Did anyone apply to the Caribbean schools?

Hi just the token Caribbean student here LOL.

I was wondering, any one apply to the Caribbean schools this past year?

The application cycle is different, it is Rolling admissions, SO you can apply to go 2 to 3 times a year and start

Sept and Jan for SGU

Sept, Jan, May for AUC, ROSS and SABA.

Those who did not get in anywhere in the US can apply to go to one of these for May or Sept 2008.

You can practice in all 50 states but…

Residency match rates reported by NRMP is 50%

But there are matches (PGY 1 ) that are not tracked by the NRMP I know of many, 2 this past year and 2 this coming year ( Friends) So I believe ( no hard proof) that the match rate is more in the 60 to 70% range ( so 30 to 40% still may not match the first time in PGY 1)

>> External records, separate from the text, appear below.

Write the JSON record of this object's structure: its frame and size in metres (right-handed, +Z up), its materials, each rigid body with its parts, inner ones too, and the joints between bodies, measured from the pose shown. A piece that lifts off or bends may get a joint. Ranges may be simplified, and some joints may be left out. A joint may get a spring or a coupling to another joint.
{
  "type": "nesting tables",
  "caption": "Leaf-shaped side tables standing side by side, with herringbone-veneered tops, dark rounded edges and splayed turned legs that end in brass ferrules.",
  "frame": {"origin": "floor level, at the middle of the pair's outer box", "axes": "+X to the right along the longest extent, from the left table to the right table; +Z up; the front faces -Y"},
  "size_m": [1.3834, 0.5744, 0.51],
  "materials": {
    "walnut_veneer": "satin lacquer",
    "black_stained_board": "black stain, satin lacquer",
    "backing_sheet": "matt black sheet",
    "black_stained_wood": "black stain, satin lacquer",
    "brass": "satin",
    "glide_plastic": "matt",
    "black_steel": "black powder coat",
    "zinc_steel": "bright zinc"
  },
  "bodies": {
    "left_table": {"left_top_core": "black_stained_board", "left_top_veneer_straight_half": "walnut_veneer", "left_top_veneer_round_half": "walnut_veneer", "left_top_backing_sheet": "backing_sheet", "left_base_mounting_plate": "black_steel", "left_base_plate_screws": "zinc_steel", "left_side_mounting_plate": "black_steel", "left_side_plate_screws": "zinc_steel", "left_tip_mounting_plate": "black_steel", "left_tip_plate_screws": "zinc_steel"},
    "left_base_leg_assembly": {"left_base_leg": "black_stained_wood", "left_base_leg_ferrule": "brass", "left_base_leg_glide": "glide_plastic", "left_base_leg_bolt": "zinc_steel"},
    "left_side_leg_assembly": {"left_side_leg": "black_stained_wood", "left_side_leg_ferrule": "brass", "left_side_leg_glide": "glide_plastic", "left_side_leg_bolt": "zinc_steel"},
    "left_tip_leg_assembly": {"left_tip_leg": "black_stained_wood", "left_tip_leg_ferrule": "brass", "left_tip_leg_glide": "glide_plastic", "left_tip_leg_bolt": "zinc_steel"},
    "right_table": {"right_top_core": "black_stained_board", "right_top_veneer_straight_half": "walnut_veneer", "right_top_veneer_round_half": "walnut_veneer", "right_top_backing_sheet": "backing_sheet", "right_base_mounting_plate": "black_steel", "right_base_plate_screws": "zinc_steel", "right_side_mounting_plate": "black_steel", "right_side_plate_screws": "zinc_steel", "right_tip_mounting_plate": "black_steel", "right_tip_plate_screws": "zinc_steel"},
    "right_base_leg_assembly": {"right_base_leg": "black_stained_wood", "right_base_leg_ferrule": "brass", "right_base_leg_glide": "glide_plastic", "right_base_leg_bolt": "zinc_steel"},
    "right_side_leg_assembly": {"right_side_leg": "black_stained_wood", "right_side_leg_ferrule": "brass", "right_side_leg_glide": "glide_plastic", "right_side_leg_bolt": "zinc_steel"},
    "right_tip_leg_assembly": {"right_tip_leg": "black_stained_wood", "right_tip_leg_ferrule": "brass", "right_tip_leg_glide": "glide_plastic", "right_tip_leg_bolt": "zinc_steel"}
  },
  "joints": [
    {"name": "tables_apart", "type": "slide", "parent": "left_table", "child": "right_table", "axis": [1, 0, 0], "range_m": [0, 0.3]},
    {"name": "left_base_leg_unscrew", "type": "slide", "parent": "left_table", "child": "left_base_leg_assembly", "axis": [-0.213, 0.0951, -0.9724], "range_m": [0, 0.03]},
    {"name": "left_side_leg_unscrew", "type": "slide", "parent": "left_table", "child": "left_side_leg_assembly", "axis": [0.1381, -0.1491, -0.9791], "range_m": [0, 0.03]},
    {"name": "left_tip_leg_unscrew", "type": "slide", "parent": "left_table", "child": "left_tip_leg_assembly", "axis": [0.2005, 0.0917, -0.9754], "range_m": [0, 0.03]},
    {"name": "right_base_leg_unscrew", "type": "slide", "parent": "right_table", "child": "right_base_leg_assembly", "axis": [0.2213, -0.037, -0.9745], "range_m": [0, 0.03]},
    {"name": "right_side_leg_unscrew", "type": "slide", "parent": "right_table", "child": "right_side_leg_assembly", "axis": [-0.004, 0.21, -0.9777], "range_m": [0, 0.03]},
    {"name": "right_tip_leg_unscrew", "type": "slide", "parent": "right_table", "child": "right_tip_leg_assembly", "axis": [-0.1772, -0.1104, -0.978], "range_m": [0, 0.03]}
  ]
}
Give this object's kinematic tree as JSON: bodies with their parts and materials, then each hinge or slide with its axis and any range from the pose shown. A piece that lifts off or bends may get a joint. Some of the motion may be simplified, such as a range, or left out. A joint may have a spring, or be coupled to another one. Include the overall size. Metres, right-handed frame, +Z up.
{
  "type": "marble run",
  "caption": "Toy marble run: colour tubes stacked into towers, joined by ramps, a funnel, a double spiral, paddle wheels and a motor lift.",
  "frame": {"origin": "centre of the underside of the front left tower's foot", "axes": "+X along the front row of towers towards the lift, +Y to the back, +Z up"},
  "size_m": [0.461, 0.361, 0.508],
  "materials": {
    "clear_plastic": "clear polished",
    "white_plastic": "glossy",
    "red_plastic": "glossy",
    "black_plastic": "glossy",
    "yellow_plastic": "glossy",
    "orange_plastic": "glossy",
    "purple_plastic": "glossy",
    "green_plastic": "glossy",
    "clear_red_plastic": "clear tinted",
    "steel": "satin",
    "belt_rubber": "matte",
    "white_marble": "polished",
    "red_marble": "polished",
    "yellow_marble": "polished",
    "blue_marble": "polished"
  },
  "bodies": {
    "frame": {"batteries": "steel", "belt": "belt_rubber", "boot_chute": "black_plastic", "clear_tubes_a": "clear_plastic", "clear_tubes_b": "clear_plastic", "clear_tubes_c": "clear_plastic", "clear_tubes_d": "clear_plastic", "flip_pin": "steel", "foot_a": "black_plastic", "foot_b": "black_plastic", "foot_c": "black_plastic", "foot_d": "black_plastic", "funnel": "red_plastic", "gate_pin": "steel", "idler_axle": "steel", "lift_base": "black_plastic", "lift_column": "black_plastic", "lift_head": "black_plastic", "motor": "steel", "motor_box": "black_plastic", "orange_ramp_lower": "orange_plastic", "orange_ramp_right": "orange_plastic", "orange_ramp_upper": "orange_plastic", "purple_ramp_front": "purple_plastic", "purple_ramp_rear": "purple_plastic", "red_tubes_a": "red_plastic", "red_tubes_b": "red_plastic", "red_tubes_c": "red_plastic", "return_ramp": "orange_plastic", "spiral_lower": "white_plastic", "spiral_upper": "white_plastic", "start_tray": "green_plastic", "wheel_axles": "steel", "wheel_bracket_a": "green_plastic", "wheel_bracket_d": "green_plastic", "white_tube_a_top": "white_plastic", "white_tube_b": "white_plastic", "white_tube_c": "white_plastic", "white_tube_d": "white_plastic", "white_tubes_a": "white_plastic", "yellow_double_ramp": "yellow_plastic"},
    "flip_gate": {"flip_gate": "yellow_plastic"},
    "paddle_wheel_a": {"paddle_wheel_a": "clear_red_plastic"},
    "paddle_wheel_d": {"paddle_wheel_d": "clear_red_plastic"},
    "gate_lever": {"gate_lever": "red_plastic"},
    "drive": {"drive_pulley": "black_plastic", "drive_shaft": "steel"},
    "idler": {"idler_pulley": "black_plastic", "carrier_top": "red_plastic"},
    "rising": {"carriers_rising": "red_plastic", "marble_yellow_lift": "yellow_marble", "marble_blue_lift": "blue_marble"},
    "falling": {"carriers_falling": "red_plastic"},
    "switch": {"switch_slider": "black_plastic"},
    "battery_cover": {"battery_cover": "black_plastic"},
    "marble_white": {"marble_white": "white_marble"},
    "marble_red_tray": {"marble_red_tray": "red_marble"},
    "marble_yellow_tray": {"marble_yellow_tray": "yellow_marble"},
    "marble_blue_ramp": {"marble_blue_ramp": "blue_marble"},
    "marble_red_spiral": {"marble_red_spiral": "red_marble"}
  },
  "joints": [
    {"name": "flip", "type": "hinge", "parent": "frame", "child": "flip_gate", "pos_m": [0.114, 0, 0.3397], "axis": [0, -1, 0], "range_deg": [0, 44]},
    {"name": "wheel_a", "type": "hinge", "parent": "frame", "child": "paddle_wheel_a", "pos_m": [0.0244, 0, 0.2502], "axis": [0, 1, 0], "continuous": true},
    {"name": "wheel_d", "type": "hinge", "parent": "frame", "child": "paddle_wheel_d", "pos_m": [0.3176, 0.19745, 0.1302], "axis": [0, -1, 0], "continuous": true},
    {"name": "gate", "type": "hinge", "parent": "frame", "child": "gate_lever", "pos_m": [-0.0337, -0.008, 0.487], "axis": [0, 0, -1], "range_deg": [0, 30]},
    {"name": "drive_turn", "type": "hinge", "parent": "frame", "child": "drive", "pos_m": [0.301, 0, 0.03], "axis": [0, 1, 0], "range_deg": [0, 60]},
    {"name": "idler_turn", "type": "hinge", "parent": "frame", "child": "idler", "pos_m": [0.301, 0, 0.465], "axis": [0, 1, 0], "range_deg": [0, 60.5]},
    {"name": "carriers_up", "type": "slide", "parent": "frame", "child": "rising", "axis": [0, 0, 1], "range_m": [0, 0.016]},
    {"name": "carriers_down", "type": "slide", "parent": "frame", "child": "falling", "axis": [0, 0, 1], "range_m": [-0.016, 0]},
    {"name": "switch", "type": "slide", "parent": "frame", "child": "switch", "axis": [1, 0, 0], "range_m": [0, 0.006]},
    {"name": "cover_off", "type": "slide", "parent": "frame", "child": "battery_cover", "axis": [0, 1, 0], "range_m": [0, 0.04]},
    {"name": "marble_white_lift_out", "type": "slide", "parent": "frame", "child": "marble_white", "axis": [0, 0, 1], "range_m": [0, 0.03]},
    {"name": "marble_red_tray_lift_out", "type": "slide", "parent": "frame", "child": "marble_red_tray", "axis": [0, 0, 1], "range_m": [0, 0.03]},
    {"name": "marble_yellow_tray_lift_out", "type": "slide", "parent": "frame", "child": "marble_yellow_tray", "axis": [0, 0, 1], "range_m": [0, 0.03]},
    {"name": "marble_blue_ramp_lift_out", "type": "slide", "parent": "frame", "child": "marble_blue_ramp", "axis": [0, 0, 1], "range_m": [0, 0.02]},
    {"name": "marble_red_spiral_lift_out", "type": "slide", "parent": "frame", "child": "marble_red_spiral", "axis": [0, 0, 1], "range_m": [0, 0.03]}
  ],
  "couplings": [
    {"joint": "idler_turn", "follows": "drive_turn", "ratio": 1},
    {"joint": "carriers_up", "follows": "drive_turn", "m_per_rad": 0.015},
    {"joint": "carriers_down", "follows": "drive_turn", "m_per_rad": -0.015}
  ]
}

( I know there are many that do not believe the Caribbean is a good route, due to Advisors knowing little about the Caribbean and FMG, the schools not telling the whole truth and premeds spreading information that is not correct many times I have researched this to death since I have borrowed thousands to attend medical school)

I think some of the Carib schools have some innovative practices–rolling admissions, can start school in January–it would be nice if the mainland medical colleges were this flexible.

Yes that is nice

But the biggest drawback I have found to be true

is the 30 to 40% who may not get a PGY 1 residency the first year

US grads match at 99 to 100%

Other than that risk it has worked out so far.

So Bill, what is the best way to succeed if you go this route?


The best way is to go to a decent Caribbean school, One of the Big 4, SGU, AUC, ROSS or SABA

study really hard for the USMLE, get better then 220 and you you should be in the running fo a lot of residencies, But know Residencies like Surgery will be much much harder to get, I know of only a very few after 3 years of following what happens. I would say if like me and want a primary care then you will be happy, the more competitive residencies are harder just not impossible. Caribbean Students wanting a competitive Residency should shoot for higher then 230 this may give you a shot.

A friend of mine is attending Ross University (his first year). He says its absolutely intense there. Any truth to that their students are given a larger workload than allopathic and osteopathic med students within the continental US?

No the work load is the same but with a 3 semester year we have a shorter time to study and take the tests. SO it seems more intense, I think the truth is Medical school is intense!

I’ve heard tell that Caribbean schools are less supportive, as well. If you’re struggling at an American school, you get more support, whereas you’re more “on your own” elsewhere.

Do you see any truth to that, DRFP?

  • pi1304 Said:
I've heard tell that Caribbean schools are less supportive, as well. If you're struggling at an American school, you get more support, whereas you're more "on your own" elsewhere.

Do you see any truth to that, DRFP?

Yes this is true.

Caribbean schools are private businesses and are not in the USA so they do not worry as much about the drop out rate, coupled with the reality that they admit good students and marginal students,students who do not meet the standards for admission in the US system. With this in mind there is a feeling if it is a little harder then the ones who truly can become Doctors will, the ones who cannot were given a chance, for some people this is fine, but a lot of complaining happens because some students do not accept that if you go out side the US and get accepted this does not guarantee success, no one can do that not even the US schools.

It is up to the student to study hard and know the material and seek help when needed, the school does not counsel a student until they are doing very badly.